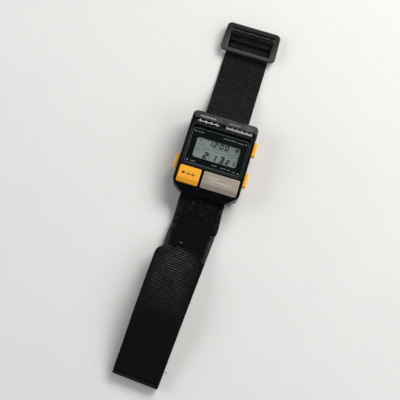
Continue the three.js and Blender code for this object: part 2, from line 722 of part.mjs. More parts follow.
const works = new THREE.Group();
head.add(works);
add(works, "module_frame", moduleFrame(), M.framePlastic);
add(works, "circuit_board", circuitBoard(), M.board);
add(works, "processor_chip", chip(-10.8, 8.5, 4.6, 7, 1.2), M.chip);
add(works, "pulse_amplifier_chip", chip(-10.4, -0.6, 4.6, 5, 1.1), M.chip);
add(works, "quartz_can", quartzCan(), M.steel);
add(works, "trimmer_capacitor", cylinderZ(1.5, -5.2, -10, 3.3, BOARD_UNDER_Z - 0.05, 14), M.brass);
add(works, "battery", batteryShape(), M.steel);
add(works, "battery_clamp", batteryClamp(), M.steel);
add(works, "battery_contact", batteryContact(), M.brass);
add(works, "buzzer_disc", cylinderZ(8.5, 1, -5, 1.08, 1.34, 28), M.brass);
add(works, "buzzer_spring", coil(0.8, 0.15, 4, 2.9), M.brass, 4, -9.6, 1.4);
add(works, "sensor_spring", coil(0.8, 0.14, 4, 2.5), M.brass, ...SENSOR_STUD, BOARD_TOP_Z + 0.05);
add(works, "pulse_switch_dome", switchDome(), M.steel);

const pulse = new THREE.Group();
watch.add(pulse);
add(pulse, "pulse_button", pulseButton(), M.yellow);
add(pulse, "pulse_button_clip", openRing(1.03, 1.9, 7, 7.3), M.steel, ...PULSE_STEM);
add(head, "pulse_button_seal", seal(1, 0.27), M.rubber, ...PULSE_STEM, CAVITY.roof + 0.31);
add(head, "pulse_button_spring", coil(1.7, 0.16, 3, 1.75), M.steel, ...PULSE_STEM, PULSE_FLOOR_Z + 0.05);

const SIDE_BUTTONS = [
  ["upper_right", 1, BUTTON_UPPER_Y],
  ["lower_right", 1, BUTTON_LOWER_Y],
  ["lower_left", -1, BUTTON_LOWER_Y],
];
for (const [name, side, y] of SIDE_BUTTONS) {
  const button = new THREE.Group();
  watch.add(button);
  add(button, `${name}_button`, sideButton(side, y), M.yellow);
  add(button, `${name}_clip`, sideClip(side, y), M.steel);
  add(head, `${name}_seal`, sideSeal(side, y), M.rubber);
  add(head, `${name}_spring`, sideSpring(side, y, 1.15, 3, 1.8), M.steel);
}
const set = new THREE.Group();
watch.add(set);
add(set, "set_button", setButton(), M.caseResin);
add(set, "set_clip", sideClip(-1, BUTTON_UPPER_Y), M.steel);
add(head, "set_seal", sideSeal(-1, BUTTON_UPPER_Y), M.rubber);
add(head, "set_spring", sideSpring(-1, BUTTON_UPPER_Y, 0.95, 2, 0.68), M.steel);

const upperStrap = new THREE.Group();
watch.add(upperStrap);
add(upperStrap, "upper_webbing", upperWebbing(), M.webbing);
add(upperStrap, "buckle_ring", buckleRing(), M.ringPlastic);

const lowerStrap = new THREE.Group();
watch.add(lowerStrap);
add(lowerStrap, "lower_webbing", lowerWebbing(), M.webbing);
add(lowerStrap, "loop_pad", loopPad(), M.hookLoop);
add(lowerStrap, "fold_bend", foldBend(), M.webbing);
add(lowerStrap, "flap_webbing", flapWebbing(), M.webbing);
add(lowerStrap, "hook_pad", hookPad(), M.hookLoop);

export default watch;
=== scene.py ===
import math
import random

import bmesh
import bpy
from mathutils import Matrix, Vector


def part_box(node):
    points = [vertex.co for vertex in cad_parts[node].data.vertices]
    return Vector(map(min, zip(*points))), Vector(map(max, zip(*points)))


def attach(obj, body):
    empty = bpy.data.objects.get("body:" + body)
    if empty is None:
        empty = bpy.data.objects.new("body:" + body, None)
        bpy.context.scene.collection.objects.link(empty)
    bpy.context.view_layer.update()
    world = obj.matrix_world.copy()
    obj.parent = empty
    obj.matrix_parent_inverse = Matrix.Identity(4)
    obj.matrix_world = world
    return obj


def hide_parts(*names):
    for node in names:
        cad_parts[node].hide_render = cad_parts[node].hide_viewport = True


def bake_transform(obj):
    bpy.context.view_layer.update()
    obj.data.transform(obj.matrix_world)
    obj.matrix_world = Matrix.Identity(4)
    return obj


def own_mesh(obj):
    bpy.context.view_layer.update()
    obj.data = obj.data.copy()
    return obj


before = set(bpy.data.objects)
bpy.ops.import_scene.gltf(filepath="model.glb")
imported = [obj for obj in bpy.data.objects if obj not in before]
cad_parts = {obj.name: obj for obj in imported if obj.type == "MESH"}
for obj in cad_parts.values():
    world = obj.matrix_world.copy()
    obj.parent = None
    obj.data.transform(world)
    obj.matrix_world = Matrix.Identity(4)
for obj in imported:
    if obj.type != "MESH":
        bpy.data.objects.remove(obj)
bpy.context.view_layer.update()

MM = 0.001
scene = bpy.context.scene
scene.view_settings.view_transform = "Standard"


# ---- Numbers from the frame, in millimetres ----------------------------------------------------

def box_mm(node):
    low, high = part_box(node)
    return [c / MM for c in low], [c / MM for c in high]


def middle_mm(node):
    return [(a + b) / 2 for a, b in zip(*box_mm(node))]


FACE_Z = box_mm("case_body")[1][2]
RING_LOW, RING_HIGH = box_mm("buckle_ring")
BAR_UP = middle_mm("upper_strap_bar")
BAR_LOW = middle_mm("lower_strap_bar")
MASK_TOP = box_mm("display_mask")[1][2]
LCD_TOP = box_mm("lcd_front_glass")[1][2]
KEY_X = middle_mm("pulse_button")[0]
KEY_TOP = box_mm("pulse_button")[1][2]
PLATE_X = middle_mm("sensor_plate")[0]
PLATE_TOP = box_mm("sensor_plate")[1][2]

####

● Requirement
Solely the line containing "const lowerStrap = new THREE.Group();", the line containing "obj.parent = empty", and the lines between them are to be given again, exactly as written.

● Result of this task
const lowerStrap = new THREE.Group();
watch.add(lowerStrap);
add(lowerStrap, "lower_webbing", lowerWebbing(), M.webbing);
add(lowerStrap, "loop_pad", loopPad(), M.hookLoop);
add(lowerStrap, "fold_bend", foldBend(), M.webbing);
add(lowerStrap, "flap_webbing", flapWebbing(), M.webbing);
add(lowerStrap, "hook_pad", hookPad(), M.hookLoop);

export default watch;
=== scene.py ===
import math
import random

import bmesh
import bpy
from mathutils import Matrix, Vector


def part_box(node):
    points = [vertex.co for vertex in cad_parts[node].data.vertices]
    return Vector(map(min, zip(*points))), Vector(map(max, zip(*points)))


def attach(obj, body):
    empty = bpy.data.objects.get("body:" + body)
    if empty is None:
        empty = bpy.data.objects.new("body:" + body, None)
        bpy.context.scene.collection.objects.link(empty)
    bpy.context.view_layer.update()
    world = obj.matrix_world.copy()
    obj.parent = empty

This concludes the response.